Families subsidise 'gold-plated' health plans with levies
Published 11/09/2015 | 02:30
Families with health insurance are subsidising those on "gold-plated" plans.
The levy is a set amount, which means it accounts for a tiny proportion of the cost of a high-end plan - but up to 60pc of an ordinary family's cover.
Changing how the levy on health insurance policies is operated could save families more than €300 a year.
The levy is currently €399 on an adult plan and is used to compensate the VHI for the fact it has more older customers.
The levy is the same for anyone with a plan that gives them access to private health facilities, whether the premium is €1,000 or €5,000 a year.

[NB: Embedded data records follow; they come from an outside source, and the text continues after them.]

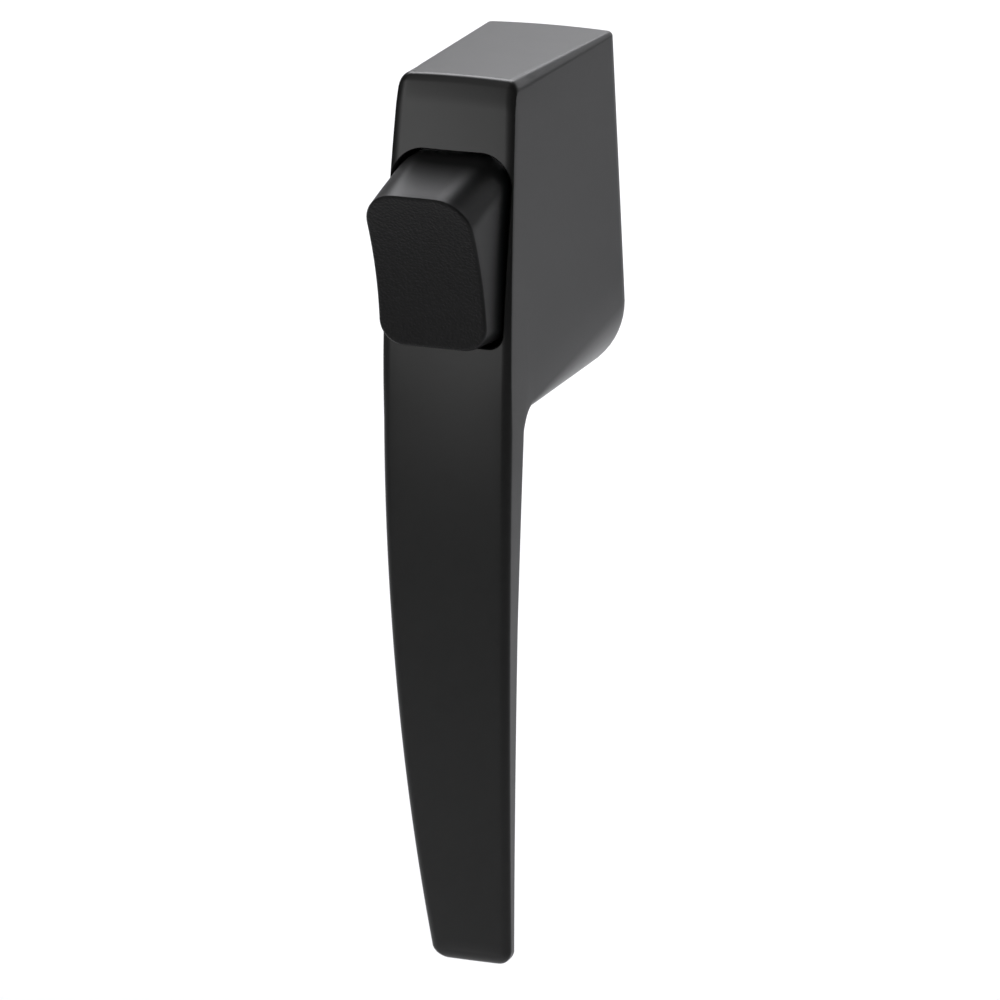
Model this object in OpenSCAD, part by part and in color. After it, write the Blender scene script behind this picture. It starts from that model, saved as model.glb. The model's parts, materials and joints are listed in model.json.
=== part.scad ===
// Push-button pull handle, the outside half of a light-door latch: a cast body with a
// hanging grip blade, a spring-returned thumb button and the push rod that works the
// latch on the other side of the door.
// Origin midway between the two fixing screws, on the door face. Front is -Y, up is +Z,
// the door fills the +Y side of y = 0. All sizes in mm.

/* [Body] */
// Distance between the two fixing screws
screw_spacing = 44.45; // [43.6:0.05:45.2]
// Height of the base above the mid-point of the screws
base_top = 30.4; // [30:0.1:31]
// Depth of the round bottom end of the base below the mid-point of the screws
base_bottom = 29.3; // [29.2:0.1:30.5]
// How far the underside climbs from the door to the neck of the blade
underside_rise = 3.9; // [2:0.1:4.2]
// Half-width of the base at its top corners
base_top_half_width = 11.3; // [11.2:0.05:11.8]
// Half-width of the base above its round bottom end, also the radius of that end
base_half_width = 13.7; // [13.5:0.1:14.2]
// Furthest point of the front face from the door
projection = 47.8; // [46.8:0.1:49]
// Height of the furthest point of the front face
belly_height = -33; // [-36:0.5:-30]
// Radius of the long curve of the front face
front_curve = 362; // [350:1:380]
// Radius of the long curve of the blade's back
back_curve = 365; // [355:1:380]
// Half-width of the front face at its widest
front_half_width = 11.25; // [11.2:0.05:11.6]
// Height at which the front face is widest
widest_height = -20; // [-24:0.5:-16]
// Radius of the long curve of the front face's sides
side_curve = 1240; // [1200:10:1400]
// Height of the lower end of the blade
tip_height = -123.6; // [-125:0.2:-116]
// Rounding of the front and top edges
edge_round = 1.6; // [1.2:0.1:1.8]
// Wall thickness of the cast block
wall = 2.1; // [1.9:0.1:2.3]

/* [Button] */
// Half-width of the button where it slides in the body
button_half_width = 9.6; // [9.4:0.05:9.8]
// Gap all round between the button and its opening
button_gap = 0.65; // [0.5:0.05:0.8]
// Top of the button where it slides in the body
button_top = 17.7; // [17.4:0.1:17.9]
// Bottom of the button
button_bottom = -12.8; // [-13:0.1:-12]
// How far the top edge of the thumb face stands from the door
face_top_reach = 62.2; // [61:0.1:63]
// How far the bottom edge of the thumb face stands from the door
face_bottom_reach = 53; // [52.6:0.1:54]
// Depth of the hollow of the thumb face
thumb_hollow = 2.1; // [0.4:0.1:2.2]
// How far the button can be pressed
button_travel = 6; // [4:0.5:6]

/* [Plunger] */
// Diameter of the push rod
rod_diameter = 5; // [4.8:0.1:5.2]
// How far the rod stands out behind the door face
rod_reach = 26; // [16:1:27]
// Diameter of the spring wire
wire_diameter = 0.8; // [0.6:0.1:0.9]
// Number of turns of the return spring
spring_turns = 10; // [8:1:12]

/* [Hidden] */
$fn = 48;
e = 0.01;
black = [0.05, 0.05, 0.055];
steel = [0.62, 0.63, 0.65];
brass = [0.72, 0.56, 0.26];
nylon = [0.86, 0.85, 0.80];

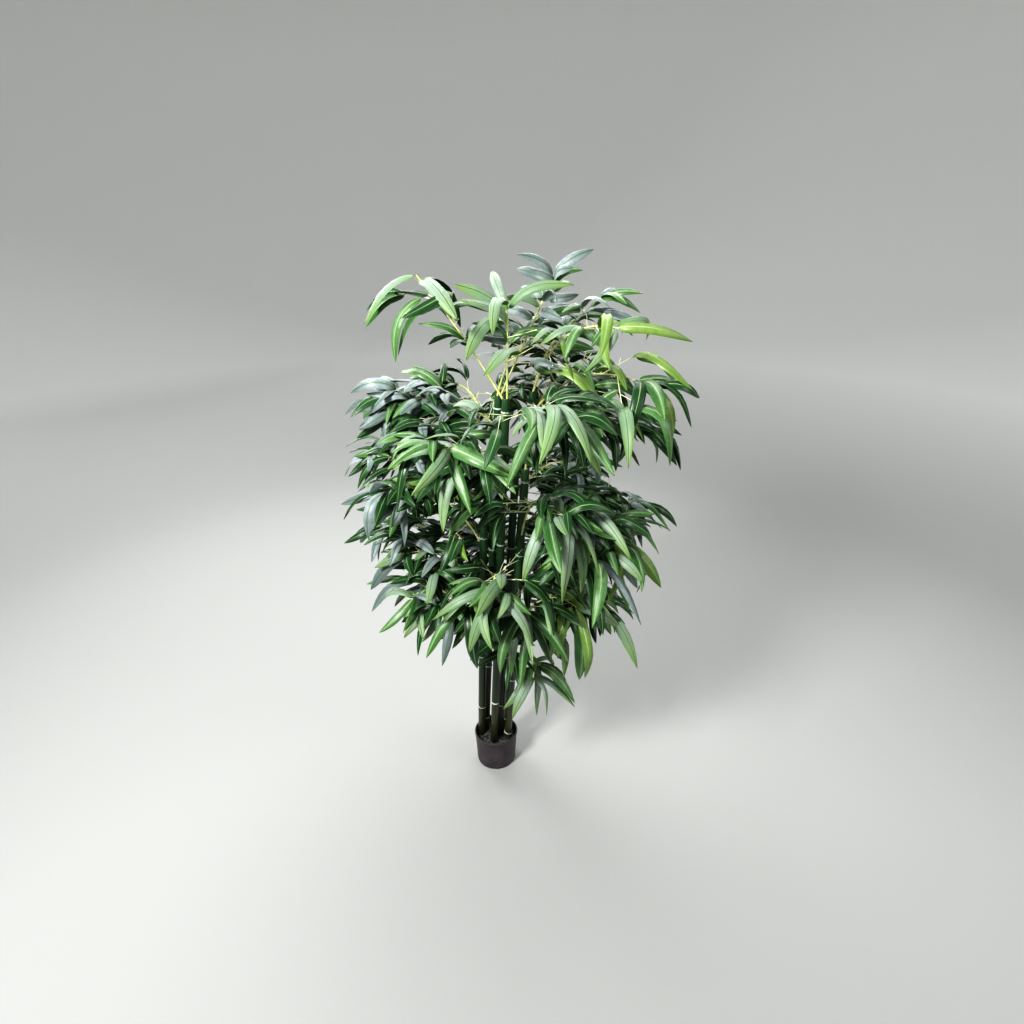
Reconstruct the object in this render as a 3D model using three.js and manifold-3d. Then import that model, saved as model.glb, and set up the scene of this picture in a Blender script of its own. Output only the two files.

A lower levy applies to plans that mainly cover treatment in public hospitals.
GloHealth has now appealed to the Department of Health to make the levy a percentage of the cost of a premium, rather than a flat rate. It claims the current flat-rate levy means ordinary families are subsidising those on "gold-plated" plans.
In a submission to Health Minister Leo Varadkar, GloHealth claimed the way the levy operates has driven some 300,000 young and healthy people out of the market.
"The levy has failed for a variety of reasons, not least because it has been implemented as a flat rate levy rather than a percentage of premium - meaning those on the cheaper, more affordable plans are paying substantially more than those who take out more expensive plans," it said.
The insurer says a levy of €399 on a health plan that costs an adult €600 a year is unfair.
It means the levy makes up 66pc of the cost of the plan.
But a person on a high-end plan that costs €6,300 a year is also paying €399 in the levy.
This means that the levy makes up just 6pc of the premium.
The levy was put in place to preserve community rating - the concept where everyone pays the same for the same level of cover, irrespective of their age and health status.
Moving to a system where the levy is a percentage would spread it more evenly, GloHealth's Jim Dowdall told the department.
It would raise the same amount of money, he added.
"The new levy model should, therefore, make health insurance more affordable both for those on lower-based plans and for those on the average premium in the market."
The Department of Health said it keeps all options under review.